Ankara to gain from Kurdish unity, say regional experts
by Fatih Şemsettin Işık
ANKARAOct 29, 2014 - 12:00 am GMT+3
by Fatih Şemsettin Işık
Oct 29, 2014 12:00 am
As the Duhok Agreement was signed between the Movement for a Democratic Society (TEV-DEM) of western Kurdistan and the Syrian Kurdish National Council (KNC) last week and reinforcements from the Iraqi Kurdistan Regional Government's (KRG) peshmerga forces are passing through Turkey to Kobani, Syria to help the Democratic Union Party's (PYD) People's Protection Units (YPG) in the fight against ISIS, a mood of optimism is seen among Kurdish political actors. Experts say that although this mood of optimism might seem temporary, Turkey is the real winner of this situation by allowing the transfer of peshmerga forces helping to rejuvenate its reconciliation process, which has become relatively turbulent with the latest developments in the country.
Kurdish political parties in northern Syria signed the Dohuk Agreement on Oct. 22 in Iraq to defend Rojava, the Kurdish-majority area in northeastern Syria, against terrorist Islamic State of Iraq and al-Sham (ISIS) militants. The agreement was announced between KNC, and TEV-DEM and both sides also held a meeting with KRG President Masoud Barzani.
Speaking to Al Jazeera Turk on Monday, Mohieddine Sheikh Ali, the general secretary of the PYD, said, "Kurdish cantons will remain" and "elections will be held in a convenient time period as the agreement requires." According to the agreement, Kurdish cantons in northern Syria will be governed jointly by Kurdish factions while both the PYD and KNC have a 40 percent share of governance and independents will have 20 percent.
While the agreement has repercussions for Kurdish political actors, it is also expected that Turkey's ongoing reconciliation process will be affected by it.
Özge Genç, director of the Turkish Economic and Social Studies Foundation (TESEV) Democratization Program, underscored the fact that the agreement will positively contribute to Turkey's reconciliation process. "[The agreement] is important since the facilitating of confidence between the government, PKK and HDP [Peoples' Democratic Party]. The situation in Kobani has deepened yawning gap between the two sides and thus all the supports of the process were frightened by this event," she said.
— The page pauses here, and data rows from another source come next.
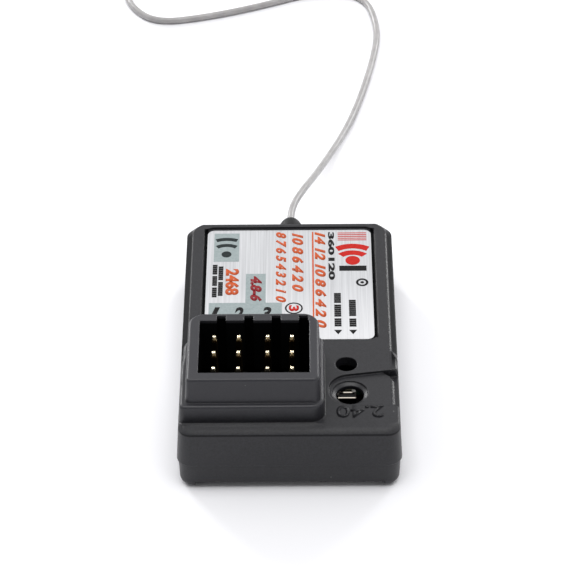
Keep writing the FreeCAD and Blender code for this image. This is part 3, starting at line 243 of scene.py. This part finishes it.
bpy.ops.object.select_all(action="DESELECT")
bpy.ops.mesh.primitive_plane_add(size=TABLE_SIZE, location=(0, 0, 0))
table = bpy.context.object
table.name = "table"
table.data.materials.append(new_finish(
    "table", Base_Color=linear(TABLE_WHITE), Roughness=0.9, Specular_IOR_Level=0.0)[0])

world = bpy.data.worlds.new("studio")
bpy.context.scene.world = world
world.use_nodes = True
sky = world.node_tree
sky.nodes.clear()
rays = add(sky, "ShaderNodeLightPath")
direction = add(sky, "ShaderNodeTexCoord").outputs["Generated"]
slope = add(sky, "ShaderNodeSeparateXYZ", {0: direction}).outputs["Z"]
risen = add(sky, "ShaderNodeMapRange", {
    "Value": slope, "From Min": HORIZON_RISE[0], "From Max": HORIZON_RISE[1]})
facing = add(sky, "ShaderNodeVectorMath", {0: direction, 1: OPENING}, operation="DOT_PRODUCT")
closed = add(sky, "ShaderNodeMapRange", {
    "Value": facing.outputs["Value"], "From Min": OPENING_EDGE[1], "From Max": OPENING_EDGE[0]})
lit = add(sky, "ShaderNodeMath", {0: risen.outputs[0], 1: closed.outputs[0]}, operation="MULTIPLY")
tent = add(sky, "ShaderNodeMix", {
    "Factor": lit.outputs[0], "A": linear(TENT_DIM), "B": linear(TENT_WHITE)}, data_type="RGBA")
shown_colour = add(sky, "ShaderNodeMix", {
    "Factor": rays.outputs["Is Camera Ray"], "A": tent.outputs["Result"],
    "B": linear(TENT_WHITE)}, data_type="RGBA")
mirrored = add(sky, "ShaderNodeMath", {
    0: rays.outputs["Is Glossy Ray"], 1: rays.outputs["Is Transmission Ray"]}, operation="MAXIMUM")
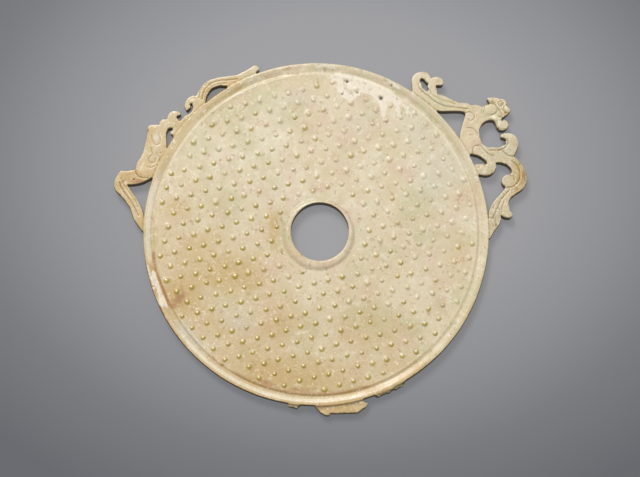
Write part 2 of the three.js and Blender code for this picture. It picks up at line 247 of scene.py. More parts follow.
# %% The grid of the distance field
CELL = 0.25
across = np.arange(-103.5, 108, CELL)
upward = np.arange(-93.5, 88.5, CELL)
grid_x, grid_y = np.meshgrid(across, upward)
JOIN_FILLET, CUT_FILLET, RIM_FILLET = 0.5, 0.3, 0.35
print(grid_x.size, "places in the grid")

# %% Fields of limbs, flanges and stubs
def limb_field(x, y, points):
    """Distance to the edge of one limb."""
    line = smooth_line(points)
    field = np.full(x.shape, np.inf)
    for a, b in zip(line, line[1:]):
        share, distance = segment_share(x, y, a, b)
        field = np.minimum(field, distance - a[2] - share * (b[2] - a[2]))
    return field


def flange_field(x, y, limbs, cuts):
    """All limbs joined softly, less the cuts, with the small waver of a hand-guided saw."""
    field = limb_field(x, y, limbs[0])
    for limb in limbs[1:]:
        field = soft_min(field, limb_field(x, y, limb), JOIN_FILLET)
    for cut in cuts:
        field = -soft_min(-field, limb_field(x, y, cut), CUT_FILLET)
    return field + 0.04 + 0.05 * noise(x, y, 2.3, 3)


def polygon_field(x, y, corners):
    """Distance to a straight-sided outline, less than zero inside."""
    corners = np.array(corners, float)
    ring = np.vstack([corners, corners[:1]])
    inside = np.zeros(x.shape, bool)
    for (x0, y0), (x1, y1) in zip(ring, ring[1:]):
        crosses = (y0 > y) != (y1 > y)
        inside ^= crosses & (x < x0 + (y - y0) * (x1 - x0) / ((y1 - y0) or 1e-9))
    return np.where(inside, -1, 1) * line_distance(x, y, ring)


square, middle = [[0, 0], [2, 0], [2, 2], [0, 2]], np.ones(1)
print("the middle of a 2 mm square is at", polygon_field(middle, middle, square)[0], "mm")

# %% Draw the slab's outline
slab_field = np.hypot(grid_x, grid_y) - DISC_RADIUS + 0.03 + 0.03 * noise(grid_x, grid_y, 5, 4)
for limbs, cuts, side in ((RIGHT_LIMBS, RIGHT_CUTS, grid_x > 44),
                          (LEFT_LIMBS, LEFT_CUTS, grid_x < -26)):
    rows, columns = np.where(side & (grid_y > -6))
    window = np.s_[rows.min():rows.max() + 1, columns.min():columns.max() + 1]
    flange = flange_field(grid_x[window], grid_y[window], limbs, cuts)
    slab_field[window] = soft_min(slab_field[window], flange, RIM_FILLET)
for corners in STUBS:
    jagged = polygon_field(grid_x, grid_y, corners) + 0.1 + 0.16 * noise(grid_x, grid_y, 1.1, 5)
    slab_field = np.minimum(slab_field, jagged)
bore = np.hypot(grid_x - BORE_CENTRE[0], grid_y - BORE_CENTRE[1]) - BORE_RADIUS
slab_field = np.maximum(slab_field, -bore)
print("plan area in cm2:", round((slab_field < 0).sum() * CELL**2 / 100, 1))

# %% Walk round the outline
# Marching squares: each grid cell that the edge crosses gives one short step, from the side
# where the edge comes in to the side where it leaves, with the stone on the left. Sides are
# 0 below, 1 right, 2 above and 3 left, and a cell's key says which corners are stone.
STEPS = {1: [(0, 3)], 2: [(1, 0)], 3: [(1, 3)], 4: [(2, 1)], 5: [(0, 3), (2, 1)], 6: [(2, 0)],
         7: [(2, 3)], 8: [(3, 2)], 9: [(0, 2)], 10: [(1, 0), (3, 2)], 11: [(1, 2)], 12: [(3, 1)],
         13: [(0, 1)], 14: [(3, 0)]}


def outline_loops(field):
    """Closed loops along the zero line of the field."""
    stone = (field < 0).astype(int)
    key = stone[:-1, :-1] + 2 * stone[:-1, 1:] + 4 * stone[1:, 1:] + 8 * stone[1:, :-1]
    following = {}
    for i, j in zip(*np.where((key > 0) & (key < 15))):
        sides = [(i, j, 0), (i, j + 1, 1), (i + 1, j, 0), (i, j, 1)]
        for start, end in STEPS[int(key[i, j])]:
            following[sides[start]] = sides[end]
    loops = []
    while following:
        side = next(iter(following))
        loop = []
        while side in following:
            i, j, standing = side
            a, b = field[i, j], field[i + standing, j + 1 - standing]
            step = CELL * a / (a - b)
            loop.append((across[j] + (1 - standing) * step, upward[i] + standing * step))
            side = following.pop(side)
        loops.append(np.array(loop))
    return loops


rough_loops = [loop for loop in outline_loops(slab_field) if len(loop) > 12]
print(len(rough_loops), "loops round the stone")

# %% Even steps along the outline
def even_loop(loop, plain_step=0.8, carved_step=0.33):
    """The loop with even steps, finer where it follows the openwork than along the plain rim."""
    ring = np.vstack([loop, loop[:1]])
    length = np.hypot(*np.diff(ring, axis=0).T)
    middle = (ring[1:] + ring[:-1]) / 2
    plain = np.hypot(*middle.T) < DISC_RADIUS + 0.12
    walked = np.concatenate([[0], np.cumsum(length / np.where(plain, plain_step, carved_step))])
    stops = np.linspace(0, walked[-1], max(8, round(walked[-1])), endpoint=False)
    return np.column_stack([np.interp(stops, walked, values) for values in ring.T])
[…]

Meanwhile, according to reports published on Tuesday, technical details have been resolved regarding the transit of peshmerga forces through Turkey en route to Kobani to fight against ISIS. Foreign Minister Mevlüt Çavuşoğlu made the claim during a live televised interview on Tuesday that logistical details of the Kurdish fighters entering the Syrian border town, such as how and from where, would be dealt with by "related military officials." KRG officials confirmed the same day that a truck convoy carrying heavy weapons left Irbil for Kobani.
Speaking to Anatolia Agency on Tuesday, a spokesman for the KRG Ministry of Peshmerga Affairs, Halgort Hikmat, appreciated Turkey's aid in saving Kobani by allowing the transfer of peshmerga forces. "The Turkish government helped us very much in this issue and made our work easier. We have never faced a problem with them. Turkey did its best to help peshmerga forces going into Kobani safe and sound," he said.
About the possible outcomes of the peshmerga reinforcements, Genç stressed that the allegations against Turkey did nothing for Kobani and have fizzled out. "Both Turkey and Kurds can re-facilitate mutual trust between each other. Following this issue, it is necessary to take substantial stepas in the reconciliation process. Turkey's supporting Kurdish unification in an indirect way is remarkable for relations with Kurds in the region and the process."
Nevertheless, experts underline that unification has occurred among Kurdish factions due to the intensified ISIS attacks on Kobani and the reinforcement by peshmergaforces. They expect that this unification is dependent on the duration of the battle in the Syrian Kurdish region.
Kadir Üstün, research director at the SETA Foundation in Washington, pointed out that the duration of the fight with ISIS will directly influence the balance of power between Kurds, namely the PYD and Barzani's peshmerga forces. "If the Kobani fight is prolonged, that means Barzani's forces will stay in Kobani for a long time. When it feels strong enough and when it thinks the ISIS threat has been pushed back, the PYD may ask the peshmerga to leave Kobani. It is not clear what the actual conditions will look like and if there will be tensions between Barzani's forces and the PYD. Time will tell," he said.
Kobani has been subject to fierce clashes between ISIS militants and armed Kurdish groups since mid-September as well as airstrikes by the U.S.-led coalition since early August.
The town is currently being defended by the YPG, the armed wing of the PYD, which is listed as a terrorist group by Ankara.